My girls are in the living room watching a Christmas Movie, and since I have a few minutes I thought I would get on the computer at a normal hour (not 5:30 a.m.)...... I turned on the television to listen to something, and boy oh boy am I a super lucky girl.........
Barry Manilow:Songs from the Seventies is on PBS. Whooo-Hoooo. My angst about antiques roadshow not being on tonight was forgotten in a heartbeat.........Then I thought, wow I didn't even know this was on. How could I not have caught an advertisement of it...... It's Barry Manilow for Heaven's sake.
Then I remembered. He's not mainstream. Not anymore. And maybe not even when I started to like him. I was about 14. But I kept it a secret. When I was about 18 I got a kitten and named her Mandy. After Barry's song. Still loved him. Still do. I'll listen to him over nickleback any day.

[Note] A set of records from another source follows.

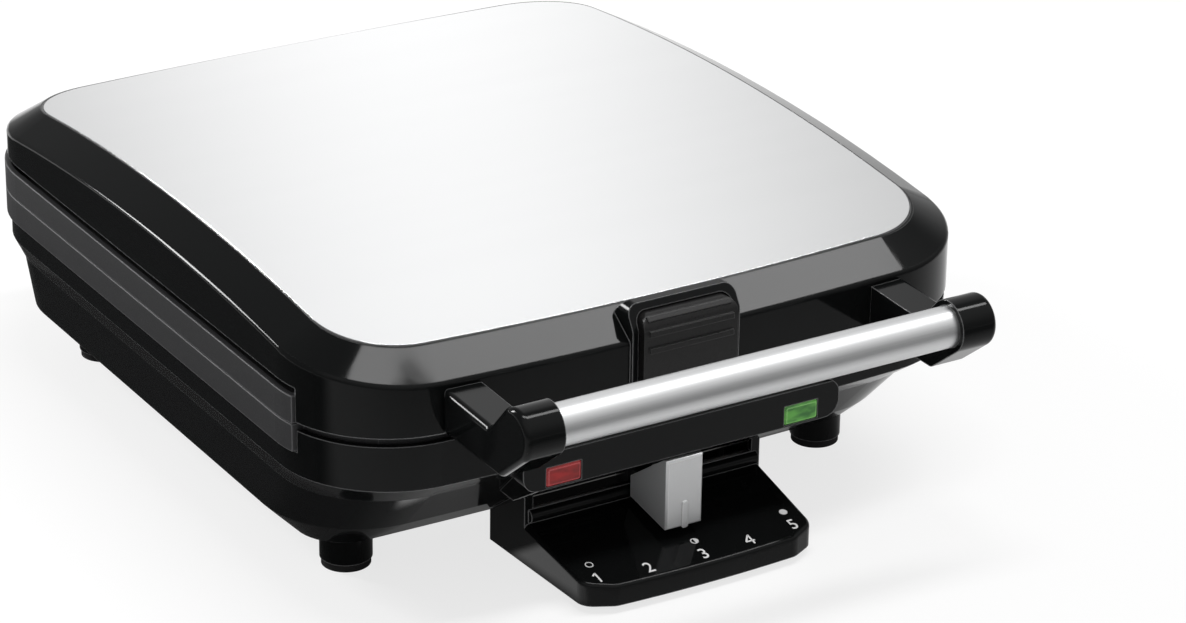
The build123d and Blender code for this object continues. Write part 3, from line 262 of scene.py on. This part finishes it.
def plainPlastic(name, shade, rough, shine=0.4):
    finish = Finish(name)
    grain = finish.noise(finish.place(), plainPlastics["grainScale"])
    tone = finish.mix(grain, shaded(shade, plainPlastics["darkest"]),
                      shaded(shade, plainPlastics["lightest"]))
    roughness = rough - plainPlastics["smoother"] + plainPlastics["roughGrain"] * grain
    return finish.surface(Base_Color=tone, Roughness=roughness, Specular_IOR_Level=shine,
                          Normal=finish.bump(grain, plainPlastics["grain"],
                                             plainPlastics["grainDepth"],
                                             plainPlastics["edgeRadius"]))


# Silver paint of the knob, with a painted highlight along sharp edges
silver = {"dark": (0.6, 0.605, 0.61), "light": (0.7, 0.705, 0.71), "flakeScale": 2600,
          "edge": (0.95, 0.95, 0.95), "edgeShare": 0.9, "highlightRadius": 0.0006, "metal": 0.5,
          "rough": 0.27, "roughFlake": 0.08, "flake": 0.05, "flakeDepth": 0.0002,
          "edgeRadius": 0.0005}


def silverKnob():
    finish = Finish("silverKnobPaint")
    flake = finish.noise(finish.place(), silver["flakeScale"], 1)
    paint = finish.mix(flake, silver["dark"], silver["light"])
    # Painted highlight: near white along sharp edges
    tone = finish.mix(finish.edgeWear(silver["highlightRadius"]) * silver["edgeShare"], paint, silver["edge"])
    return finish.surface(Base_Color=tone, Metallic=silver["metal"],
                          Roughness=silver["rough"] + silver["roughFlake"] * flake,
                          Normal=finish.bump(flake, silver["flake"], silver["flakeDepth"],
                                             silver["edgeRadius"]))


# Tinted lenses that glow a little, cloudy inside, with a painted highlight along the rim
lens = {"stretch": (1, 1, 2.5), "cloudScale": 150, "cloudLow": 0.3, "cloudHigh": 0.7,
        "rimRadius": 0.0009, "rimShare": 0.75, "rough": 0.12, "shine": 0.35, "edgeRadius": 0.0003}


def lampLens(name, deep, bright, rim, glow):
    finish = Finish(name)
    cloud = finish.noise(finish.place(lens["stretch"]), lens["cloudScale"])
    glass = finish.mix(cloud.step(lens["cloudLow"], lens["cloudHigh"]), deep, bright)
    # Painted highlight: a pale tint along the lens rim, which also glows
    tone = finish.mix(finish.edgeWear(lens["rimRadius"]) * lens["rimShare"], glass, rim)
    return finish.surface(Base_Color=tone, Roughness=lens["rough"], Specular_IOR_Level=lens["shine"],
                          Emission_Color=tone, Emission_Strength=glow,
                          Normal=finish.softEdge(lens["edgeRadius"]))


# One finish for each material slot, and one for a node that differs from its slot
finishes = {
    "housing": glossBlack("glossBlackPlastic", 0.0007),
    "latch": satinGrey(),
    "cover_steel": brushedCover(),
    "tube_metal": brushedTube(),
    "plate_coating": castCoating(),
    "element_steel": plainMetal("heaterSheath", (0.24, 0.22, 0.2), 0.42),
    "reflector_metal": plainMetal("aluminisedReflector", (0.72, 0.72, 0.7), 0.32),
    "foot_plastic": glossBlack("footPlastic", 0.0008),
    "pad_rubber": plainPlastic("padRubber", (0.02, 0.02, 0.02), 0.75, 0.2),
    "knob_grey": silverKnob(),
    "mechanism_plastic": plainPlastic("mechanismNylon", (0.62, 0.6, 0.55), 0.5),
    "slider_carriage": plainPlastic("carriageNylon", (0.015, 0.015, 0.016), 0.5),
    "fastener_steel": plainMetal("platedScrews", (0.6, 0.6, 0.58), 0.3),
    "lens_red": lampLens("redLens", (0.13, 0.005, 0.005), (0.25, 0.009, 0.009), (0.55, 0.12, 0.13), 0.35),
    "lens_green": lampLens("greenLens", (0.025, 0.11, 0.022), (0.08, 0.27, 0.045), (0.3, 0.62, 0.2), 0.38),
    "lamp_glass": plainPlastic("lampGlass", (0.75, 0.5, 0.35), 0.1),
}
for part in frame["record"]["subparts"]:
    shown = nodes[part["node"]]
    shown.data.materials.clear()
    shown.data.materials.append(finishes.get(part["node"], finishes[part["material_slot"]]))
print("finishes on the pieces from the frame")


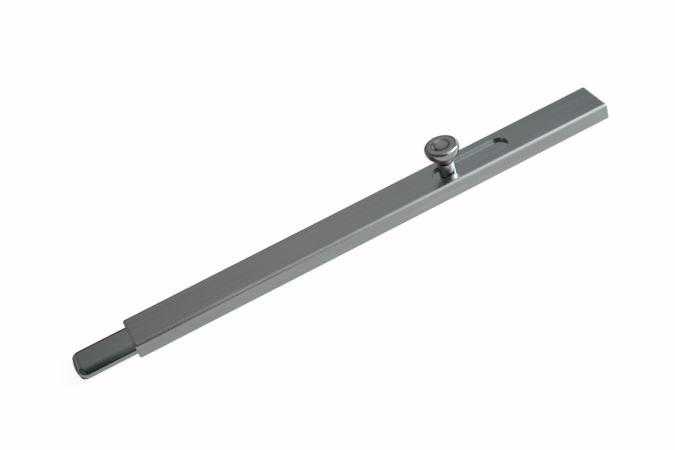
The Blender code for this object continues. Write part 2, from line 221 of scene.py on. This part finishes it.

Now there was a big fan base for good 'ol Barry. My parents, their friends, their generation. Not mine.
In 7th grade I learned how to copy the Def Leppard & ac/dc logo's to write all over my 3-ring binder. It's what everyone else did. And we all know how junior high is..........Good thing no one asked me to name a song. I would have had no idea.
Now Barry Manilow or Neil Diamond, Steely Dan, The Eagles, and good old Elvis. I could have sang you a concert. ......and then some.
I wasn't mainstream. But I pretended to be.....
Eventually in 10th grade I had a friend who had the Def Leppard tape, and a walkman, and I learned..... and I broadened my horizons. I came to know & love Motley Crue, and Van Halen, and MC Hammer, and Bobby Brown. But my heart was always with Barry & Neil & Elvis.
After High school it didn't matter anymore...... I could listen who I wanted to listen to & I wasn't judged. In fact I even caught Sammy (after we had been dating for a while) listening to the oldies station that I loved. It helped win my heart over.
Samantha will be entering junior high next year. I breaks my heart to think that she may have to hide some part of herself. Or pretend . Now obviously her choice of music will be (as it was for me) not one of the most vital things. I know this. But it is a start. It is something. However small, it is something. There are bigger and badder choices out here. And they are scarier now. I wish I knew some way to let her know that she is perfect just the way she is.
She has a good head on her shoulders. She stands up for what she believes in. I just pray that she always believes in herself.
And if who she is, and who she becomes is not mainstream, not like everyone else, then that's even better. She shouldn't ever have to pretend.
Whatever path she takes is fine with me, as long as it is her path, and if it's off beaten path, more power to her.